Meta’s former consulting CTO for Reality Labs John Carmack highlighted his frustration with Meta’s leadership, accentuating a “notable gap between Mark Zuckerberg and (him) on various strategic issues.” He added:
I have always been pretty frustrated with how things get done at FB/Meta. Everything necessary for spectacular success is right there, but it doesn’t get put together effectively. – John Carmack’s Twitter
Therefore, we weren’t surprised when The Information pieced together a recent exclusive into Meta’s recent failures with its AR efforts. Notably, Meta’s lack of a dominant hardware ecosystem could be one of the biggest stumbling blocks in its attempt to fend off the competition of Apple’s mixed reality device when launched.
In a recent piece, Bloomberg’s Mark Gurman articulated that even Apple has been facing mounting challenges in developing a pure-AR device, as “the technology just isn’t there yet.”

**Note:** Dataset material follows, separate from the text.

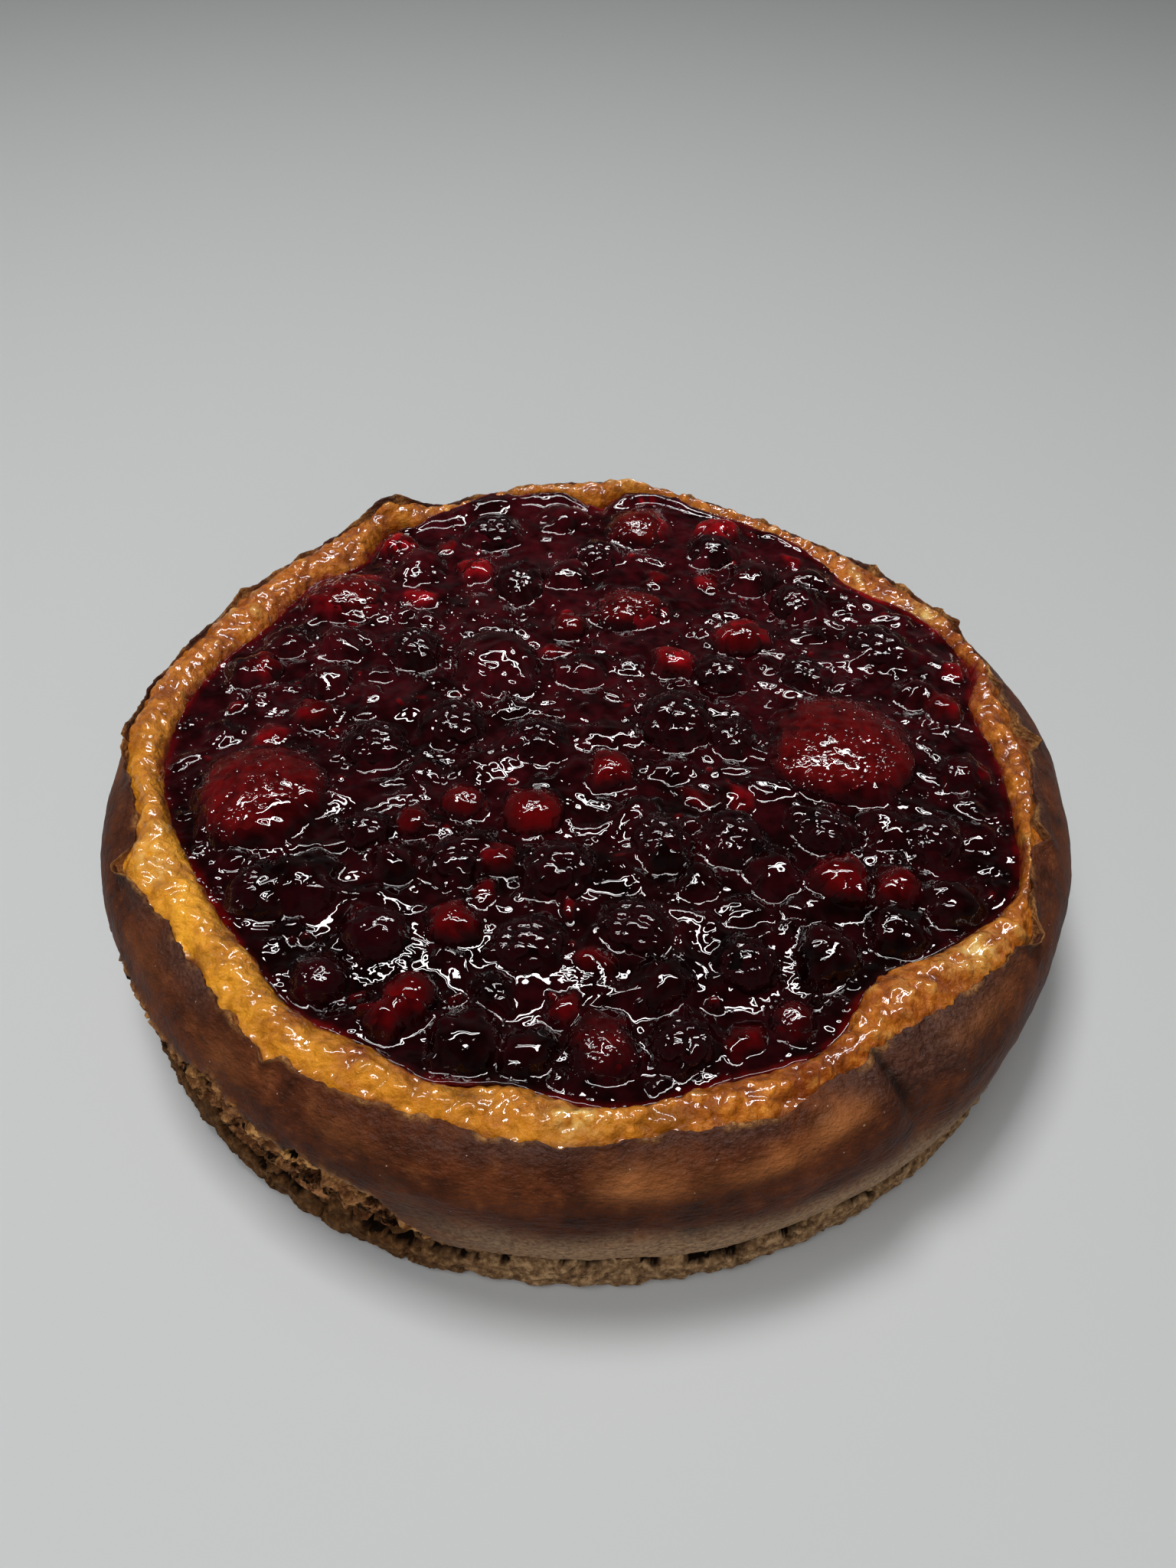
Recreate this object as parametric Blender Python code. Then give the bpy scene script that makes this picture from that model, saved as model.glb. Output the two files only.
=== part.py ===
"""Round baked cheesecake on a biscuit crumb base, with a sunken top full of glazed berries.

World frame in metres, +Z up, origin at the centre of the flat underside. -Y is the front.
Tables hold degrees, counted from +X towards +Y, and millimetres.
"""

import math
import random

import bmesh
import bpy
import numpy as np
from mathutils import Matrix, Vector

MM = 0.001
GAP = 0.35

SEGMENTS = 96
BASE_HEIGHT = 14.0
RECESS_FLOOR = 40.0
RECESS_LEAN = 1.2
TOPPING_LEVEL = 52.3
TOPPING_TILT = 0.025
FRUIT_FOOT = RECESS_FLOOR + 1.5

# Side of the biscuit base, from the table up: radius and height.
BASE_SIDE = ((126.4, 0.0), (127.8, 4.5), (127.7, 9.5), (125.8, BASE_HEIGHT))
BASE_ROUGHNESS = 0.6

# Side of the filling: radius, and height as a share of the way from the base to the rim's crest.
SKIN_SIDE = (
    (127.4, 0.0), (129.0, 0.14), (130.2, 0.31), (130.4, 0.41), (130.3, 0.54), (129.6, 0.67),
    (127.6, 0.79), (124.2, 0.88),
)

# Height of the golden rim's crest round the cake.
CREST = (
    (0, 55.5), (25, 55.5), (45, 54.5), (60, 55.0), (72, 57.5), (88, 60.5), (104, 58.5),
    (114, 57.0), (124, 59.5), (135, 58.5), (155, 57.0), (180, 56.5), (205, 55.0), (235, 54.0),
    (270, 53.5), (300, 53.5), (330, 54.5),
)

# Radius where the dark skin of the side gives way to the golden rim.
SKIN_EDGE = (
    (10, 118.5), (24, 122.0), (60, 122.5), (90, 123.5), (124, 122.5), (160, 121.5), (183, 124.0),
    (197, 118.5), (206, 122.5), (212, 119.0), (240, 121.0), (252, 119.0), (266, 120.8),
    (278, 118.8), (290, 119.3), (301, 115.8), (316, 117.3), (330, 122.0), (338, 118.2), (355, 119.0),
)

# Radius of the topping's wavy outline.
TOPPING_EDGE = (
    (0, 109.5), (9, 108.0), (17, 115.0), (24, 116.0), (33, 113.0), (41, 107.5), (50, 112.0),
    (62, 115.0), (76, 117.0), (84, 118.0), (90, 112.5), (98, 118.0), (110, 115.0), (118, 112.5),
    (125, 116.0), (133, 107.0), (141, 109.0), (156, 107.0), (168, 111.0), (187, 112.5),
    (207, 107.0), (224, 106.0), (235, 108.5), (244, 107.0), (253, 109.0), (262, 106.0),
    (273, 110.0), (286, 107.5), (300, 108.0), (312, 101.0), (322, 107.5), (334, 115.5), (346, 112.5),
)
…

But Apple has the iPhone, a critical piece that could solve its AR puzzle. And that missing link has hampered Meta’s AR efforts significantly, as The Information highlighted:
While Meta already sells VR headsets, AR glasses promise to be a bigger market because they’re lighter weight and could be worn for much longer. But AR glasses are so technically complex that they’re expected to need to pair with another device, such as a phone, to operate at full capacity-at least until the technology advances. And Meta, unlike Apple, doesn’t make lots of different hardware devices. If Meta were to rely on an Apple-made device as an accessory for a future AR product, it could run into problems, as the Ray-Bans episode shows. For Apple, meanwhile, its ecosystem of devices could give it a big advantage over Meta in the AR market. – The Information
Hence, the critical question is whether Meta investors believe Zuckerberg can dig it out of the abyss with his metaverse ambitions. Or whether his attempt to reshape WhatsApp into a “super app” is successful, even as its monetization remains highly unproven. Thinking it could transform into Tencent’s (OTCPK:TCEHY) WeChat is highly speculative, as the “app’s evolution and business model are drastically different.”
Therefore, while we concur that META’s valuation has been well-battered, we assessed that its recent recovery has likely reflected its near-term upside.
The structural challenges in Meta have likely worsened, particularly in its core business. With Reality Labs’ ambitions still far from fruition, META could languish in these zones for years.
Revising from Buy to Hold. Wait for the next plunge to add.